4. They have two sons of which the second one is a trickster. He deceives dad pretending to be his brother and thus steals a blessing from his father who cannot see and who does not have the smarts to put 2 and 2 together when he knew that he heard Jacob's voice but when he smelled and felt him he concluded it was Esau.

5. Jacob's mother Rebeccah put Jacob up to this last trick. When Jacob moved to live with his mother's brother, he cheated Jacob regularly.
a. Jacob worked 7 years for Leban in order to marry his daughter Rachel. On wedding night however, Leban put his older daughter Leah in the place of Rachel. Like his mother, Jacob was surprised with a spouse he did not expect - for the rest of his life.
b. Leban changed Jacob's wages over and over.
c. Jacob did everything he could to get the upper hand.

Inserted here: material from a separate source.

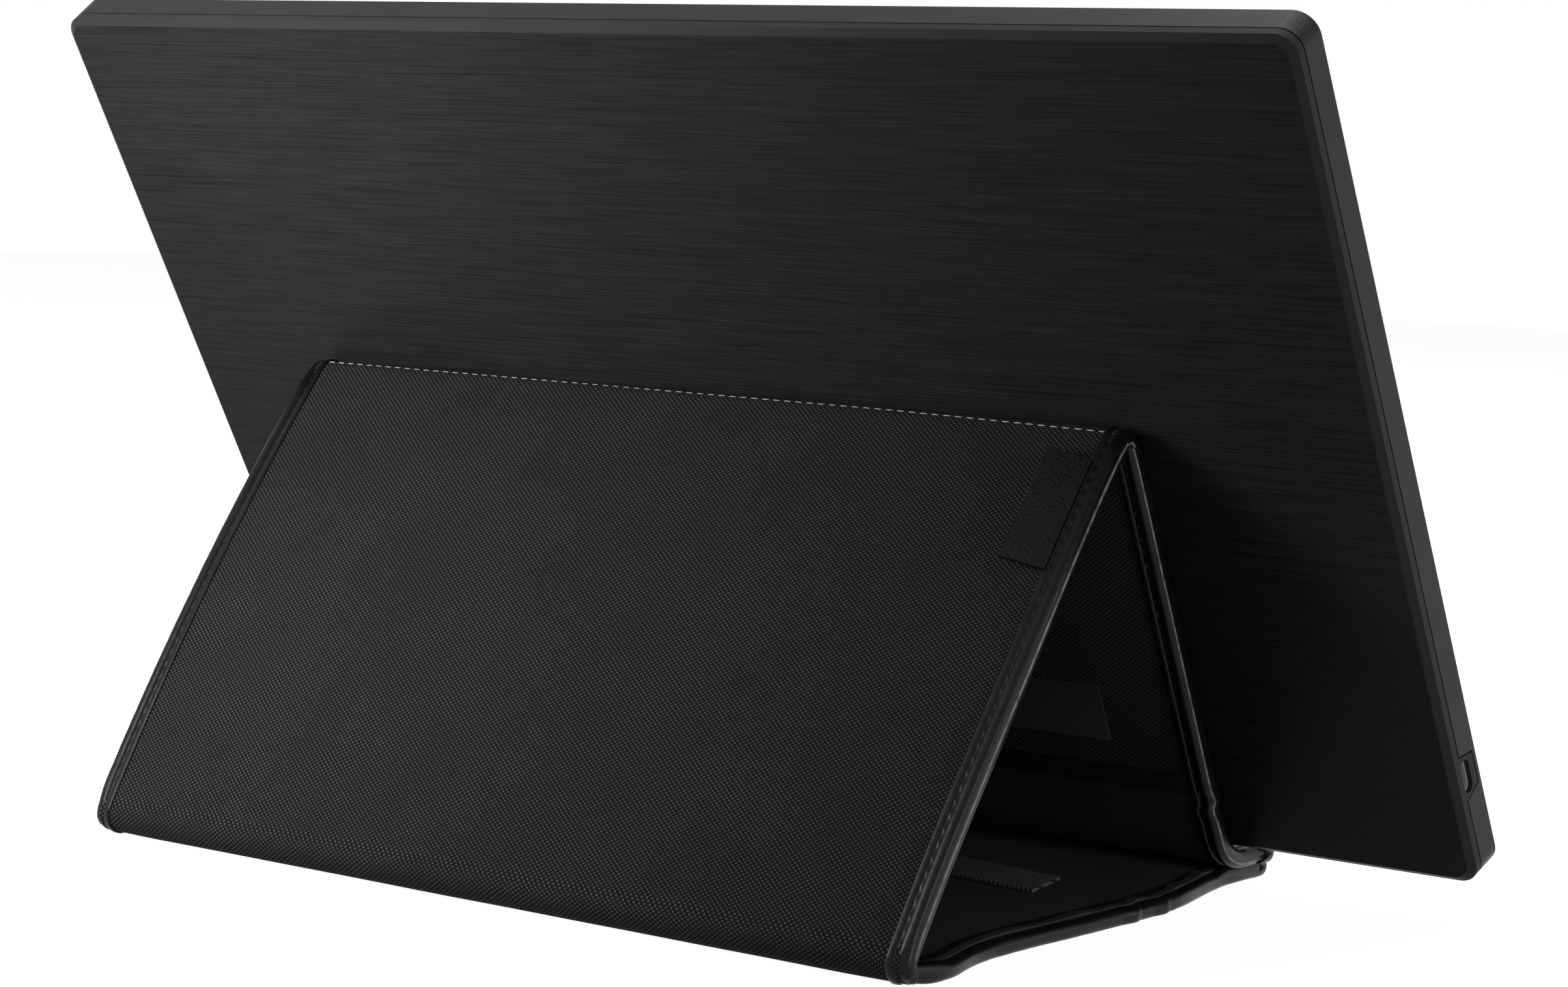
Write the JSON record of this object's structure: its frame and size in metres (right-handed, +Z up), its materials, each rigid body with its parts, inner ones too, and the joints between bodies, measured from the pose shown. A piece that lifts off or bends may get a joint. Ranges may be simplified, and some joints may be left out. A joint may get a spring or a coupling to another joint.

6. Rachel stole her father's idol and hid it under her seat. When asked to get up she said she was having her period and couldn't.

7. Tamar tricked her father-in-law Judah into believing she was an unknown prostitute when in fact she was only trying to get a child in the name of her dead husband.

8. Two brothers led a village into believing that the family would settle down with the village for economic and marrigage reasons if they were circumcised. Instead the brothers slaughtered all the men who were unable to defend themselves in their weakened state.

9. All the brothers tricked their dad into believing that Joseph was dead, when in fact they sold him into slavery.

10. Joseph tricked his brothers into believing he was a mean old ruler telling them that they were spies and imprisoning one of them until his other brother came to Egypt.

11. Joseph set them up again with a stolen cup placed in Benjamin's sack of food. He set them up for purposes to be explored later.

There was a lot of trickery, dishonesty and bad stuff going on in Genesis.